> **SHORT EXERCISE**
Search the listing below for the string "scene" and copy every line where it occurs.

━━━ DATA SHOWN

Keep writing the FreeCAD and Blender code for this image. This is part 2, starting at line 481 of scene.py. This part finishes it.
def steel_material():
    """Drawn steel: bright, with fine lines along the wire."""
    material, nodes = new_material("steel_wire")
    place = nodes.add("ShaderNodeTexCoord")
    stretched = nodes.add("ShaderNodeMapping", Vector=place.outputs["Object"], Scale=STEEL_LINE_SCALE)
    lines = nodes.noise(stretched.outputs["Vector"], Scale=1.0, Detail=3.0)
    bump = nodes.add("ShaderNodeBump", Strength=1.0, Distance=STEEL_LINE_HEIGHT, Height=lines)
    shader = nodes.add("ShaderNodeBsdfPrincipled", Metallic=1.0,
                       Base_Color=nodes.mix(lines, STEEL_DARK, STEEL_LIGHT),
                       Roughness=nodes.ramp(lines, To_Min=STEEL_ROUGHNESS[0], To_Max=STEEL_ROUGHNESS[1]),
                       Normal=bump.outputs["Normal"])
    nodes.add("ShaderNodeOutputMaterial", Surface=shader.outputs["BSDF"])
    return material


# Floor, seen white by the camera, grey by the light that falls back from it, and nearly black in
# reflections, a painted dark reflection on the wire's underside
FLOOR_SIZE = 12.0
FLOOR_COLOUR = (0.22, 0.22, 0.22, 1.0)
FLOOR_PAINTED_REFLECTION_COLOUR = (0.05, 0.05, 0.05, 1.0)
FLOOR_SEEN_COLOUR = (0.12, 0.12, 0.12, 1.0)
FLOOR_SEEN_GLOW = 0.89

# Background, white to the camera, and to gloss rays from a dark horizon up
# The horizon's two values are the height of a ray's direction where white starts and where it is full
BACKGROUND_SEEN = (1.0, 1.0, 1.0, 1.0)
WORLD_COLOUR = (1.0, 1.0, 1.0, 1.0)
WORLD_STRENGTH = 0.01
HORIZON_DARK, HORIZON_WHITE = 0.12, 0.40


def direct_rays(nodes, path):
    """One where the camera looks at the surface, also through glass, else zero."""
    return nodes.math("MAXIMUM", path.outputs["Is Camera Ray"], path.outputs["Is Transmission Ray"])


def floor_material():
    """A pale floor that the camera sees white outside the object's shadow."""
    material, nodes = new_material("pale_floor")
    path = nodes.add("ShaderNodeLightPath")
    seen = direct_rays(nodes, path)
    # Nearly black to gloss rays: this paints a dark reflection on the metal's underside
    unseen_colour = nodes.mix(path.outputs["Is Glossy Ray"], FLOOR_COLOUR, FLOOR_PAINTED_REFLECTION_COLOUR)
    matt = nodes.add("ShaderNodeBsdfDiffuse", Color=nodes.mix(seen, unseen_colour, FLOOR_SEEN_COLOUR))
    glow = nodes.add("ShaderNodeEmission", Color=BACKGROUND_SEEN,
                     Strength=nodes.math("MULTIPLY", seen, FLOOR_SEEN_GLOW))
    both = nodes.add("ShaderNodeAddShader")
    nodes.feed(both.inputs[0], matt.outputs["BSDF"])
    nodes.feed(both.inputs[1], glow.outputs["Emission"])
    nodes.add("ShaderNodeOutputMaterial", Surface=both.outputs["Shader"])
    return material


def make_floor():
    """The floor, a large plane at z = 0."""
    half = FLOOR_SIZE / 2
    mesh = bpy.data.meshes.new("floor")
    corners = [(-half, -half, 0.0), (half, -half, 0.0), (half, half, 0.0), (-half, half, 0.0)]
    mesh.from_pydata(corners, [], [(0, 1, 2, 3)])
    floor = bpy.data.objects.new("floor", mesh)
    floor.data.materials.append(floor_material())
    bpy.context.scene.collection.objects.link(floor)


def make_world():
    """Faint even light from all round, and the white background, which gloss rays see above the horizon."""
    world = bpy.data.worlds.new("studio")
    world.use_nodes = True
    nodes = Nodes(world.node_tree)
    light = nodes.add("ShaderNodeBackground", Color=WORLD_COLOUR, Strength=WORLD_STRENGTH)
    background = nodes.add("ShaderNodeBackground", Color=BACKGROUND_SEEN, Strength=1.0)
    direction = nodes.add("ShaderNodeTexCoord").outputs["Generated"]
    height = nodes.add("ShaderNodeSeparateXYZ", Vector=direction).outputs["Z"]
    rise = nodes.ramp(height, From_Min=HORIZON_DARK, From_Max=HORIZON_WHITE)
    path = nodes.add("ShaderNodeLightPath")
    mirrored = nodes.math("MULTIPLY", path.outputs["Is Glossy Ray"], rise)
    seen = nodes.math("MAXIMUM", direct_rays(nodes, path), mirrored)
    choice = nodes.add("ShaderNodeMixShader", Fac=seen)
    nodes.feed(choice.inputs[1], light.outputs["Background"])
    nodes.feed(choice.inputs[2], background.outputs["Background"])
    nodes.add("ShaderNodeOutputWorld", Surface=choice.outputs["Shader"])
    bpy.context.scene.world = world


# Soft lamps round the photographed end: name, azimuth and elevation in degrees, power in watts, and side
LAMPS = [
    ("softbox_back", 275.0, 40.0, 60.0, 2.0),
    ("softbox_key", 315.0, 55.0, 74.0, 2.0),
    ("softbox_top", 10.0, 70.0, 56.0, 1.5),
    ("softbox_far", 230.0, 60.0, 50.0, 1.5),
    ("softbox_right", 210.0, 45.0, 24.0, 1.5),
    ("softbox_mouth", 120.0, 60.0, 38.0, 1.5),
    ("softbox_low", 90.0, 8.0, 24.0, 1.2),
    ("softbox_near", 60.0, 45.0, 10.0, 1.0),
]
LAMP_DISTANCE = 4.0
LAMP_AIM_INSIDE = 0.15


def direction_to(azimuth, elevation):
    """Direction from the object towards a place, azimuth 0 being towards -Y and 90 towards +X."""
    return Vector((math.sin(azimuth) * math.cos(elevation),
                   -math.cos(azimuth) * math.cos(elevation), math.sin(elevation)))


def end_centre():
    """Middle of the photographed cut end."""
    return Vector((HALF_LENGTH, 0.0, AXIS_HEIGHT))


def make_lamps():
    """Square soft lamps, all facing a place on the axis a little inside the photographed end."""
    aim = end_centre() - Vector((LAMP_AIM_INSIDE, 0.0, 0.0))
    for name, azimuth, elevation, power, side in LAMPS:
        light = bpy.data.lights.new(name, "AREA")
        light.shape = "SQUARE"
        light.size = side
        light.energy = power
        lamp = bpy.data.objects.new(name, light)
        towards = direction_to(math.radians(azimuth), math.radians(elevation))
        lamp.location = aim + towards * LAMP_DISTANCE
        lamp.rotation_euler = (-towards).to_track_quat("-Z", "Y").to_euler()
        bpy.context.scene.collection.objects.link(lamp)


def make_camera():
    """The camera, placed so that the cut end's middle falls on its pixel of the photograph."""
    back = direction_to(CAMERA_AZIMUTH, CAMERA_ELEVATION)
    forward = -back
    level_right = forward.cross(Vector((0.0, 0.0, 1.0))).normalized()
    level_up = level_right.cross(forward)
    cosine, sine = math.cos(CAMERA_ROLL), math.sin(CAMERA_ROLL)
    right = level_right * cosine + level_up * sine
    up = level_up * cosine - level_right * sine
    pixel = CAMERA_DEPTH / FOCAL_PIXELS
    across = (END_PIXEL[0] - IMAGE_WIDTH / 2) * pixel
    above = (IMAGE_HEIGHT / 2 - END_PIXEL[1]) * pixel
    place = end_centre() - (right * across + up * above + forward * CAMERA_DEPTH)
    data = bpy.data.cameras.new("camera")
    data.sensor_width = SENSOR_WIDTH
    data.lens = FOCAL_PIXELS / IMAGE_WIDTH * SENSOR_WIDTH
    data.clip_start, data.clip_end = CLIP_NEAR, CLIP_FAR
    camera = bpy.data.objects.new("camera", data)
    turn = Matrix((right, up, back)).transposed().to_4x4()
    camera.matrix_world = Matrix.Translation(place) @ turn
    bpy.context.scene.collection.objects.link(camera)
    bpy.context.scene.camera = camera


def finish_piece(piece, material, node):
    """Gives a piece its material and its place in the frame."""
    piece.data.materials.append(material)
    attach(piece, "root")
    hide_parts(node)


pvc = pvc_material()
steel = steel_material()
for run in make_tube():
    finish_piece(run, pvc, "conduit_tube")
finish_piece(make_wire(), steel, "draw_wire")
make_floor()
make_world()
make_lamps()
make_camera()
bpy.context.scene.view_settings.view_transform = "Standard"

━━━━━━

> **FULL OUTPUT**
Keep writing the FreeCAD and Blender code for this image. This is part 2, starting at line 481 of scene.py. This part finishes it.
    bpy.context.scene.collection.objects.link(floor)
    bpy.context.scene.world = world
        bpy.context.scene.collection.objects.link(lamp)
    bpy.context.scene.collection.objects.link(camera)
    bpy.context.scene.camera = camera
bpy.context.scene.view_settings.view_transform = "Standard"